Com problemas de toda ordem encontrados pela Enterprise (que variavam de seres onipotentes à doenças desconhecidas, de ameças de guerras intergalácticas à dramas pessoais acionados por algum fator externo, entre outros), a série tinha também o ônus da parca disponibilidade de recursos da produção. Não havia grana para bancar maquetes de várias naves, e os tripulantes tinham que interagir com algo no espaço (ou visitar planetas). As soluções para estas interpéries foram mais do que bem-vindas: para o pouso nos planetas, usou-se o artifício do teletransporte, que rendeu não apenas uma forma eficiente e econômica de mostrar uma abordagem sem precisar de nave, mas protagonizou plots de diversos episódios e constituiu-se numa ferramenta para solução de diversos problemas apresentados aos nossos heróis. As batalhas espaciais então, nem se fala: quando a nave entrava em alerta vermelho, os diretores mostravam apenas a ponte e os tripulantes em seus postos de batalha (sem mostrar qualquer interação externa). Quando a Enterprise era atingida, os atores se limitavam a se jogar para todos os lados num “efeito terremoto”, e quando a nave inimiga era destruída, mostravam apenas uma explosão (meio tosca, é verdade, afinal, era 1966). O fato da Enterprise encontrar somente planetas “Classe M” (nas mesmas condições de atmosfera da Terra) nas suas jornadas também eram excelentes saídas para a verba curta, evitando o gasto com roupas espaciais.

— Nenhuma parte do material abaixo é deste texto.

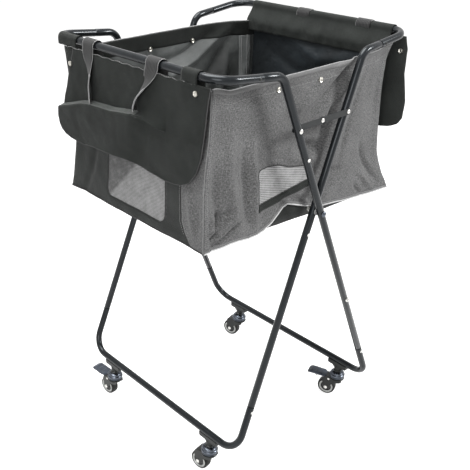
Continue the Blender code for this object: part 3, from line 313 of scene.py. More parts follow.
PAINT = paint_material("tube_paint", 0.0075, (0.88, 1.0, 1.14), 0.20, 0.30)
BRACKET_PAINT = paint_material("bracket_paint", 0.014, (0.98, 1.0, 0.90), 0.30, 0.46)
FORK_PAINT = paint_material("fork_paint", 0.018, (1.0, 1.0, 0.90), 0.26, 0.42)
PEDAL_PAINT = paint_material("pedal_paint", 0.055, (0.82, 0.94, 1.20), 0.24, 0.40)
ZINC = metal_material("zinc_plate", 0.72, (1.0, 0.99, 0.95), 0.26)
CUP_STEEL = metal_material("cup_steel", 0.11, (0.88, 0.98, 1.16), 0.20)
SNAP_METAL = metal_material("snap_metal", 0.62, (1.0, 0.97, 0.88), 0.28)
RUBBER = rubber_material()
RIM = plastic_material("rim_plastic", 0.62, (0.98, 1.0, 0.97))
HUB_BLACK = plastic_material("hub_plastic", 0.016)
SPACER = plastic_material("spacer_plastic", 0.30)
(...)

Capitão Pike e Spock em "The Cage" - Episódio-Piloto que nunca foi ao ar.

Quando Roddenberry produziu seu episódio-piloto, os estúdios simplesmente cancelaram o programa antes mesmo de exibí-lo, devido ao “roteiro intrincado e inteligente demais para os padrões televisivos”. Após muita choradeira e uma concessão que era inédita até aquele momento, os estúdios exigiram a produção de outro episódio-piloto, com orçamento ainda mais apertado e trocando toda a tripulação original. Reza a lenda que Gene bateu o pé, fez bico e abriu mão de muita coisa para, pelo menos, manter o Sr. Spock. E assim se fez: saía de cena o Capitão Christopher Pike e entrava o Capitão Kirk e cia...e começava uma história fantástica com ramificações e franquias em TV, cinema, livros, games, roupas e, até mesmo, pratos de porcelana.

Mas é fato que, desde o término da série Enterprise (que retratava os primórdios da exploração espacial humana dentro do universo Star Trek) em 2005, nada mais foi feito para reanimar a franquia nas telas. E fora a minha paixão por este universo, é esta a razão pela qual escrevo hoje esta mini-epopéia sobre a série clássica. Aqueles mesmos personagens apaixonantes, que fascinaram nossos pais e avós, foram reanimados e ganham as telas do cinema mais uma vez. Há uma torcida muito grande por parte dos Trekkies (provavelmente a raça de fãs mais leal de todas as culturas populares) para que este evento reviva o interesse geral por Star Trek. Eu não sou um Trekkie (acho que eu precisaria saber mais do que sei para ser um), mas torço para que J.J. Abrams tenha sucesso, e nos traga algo...fascinante.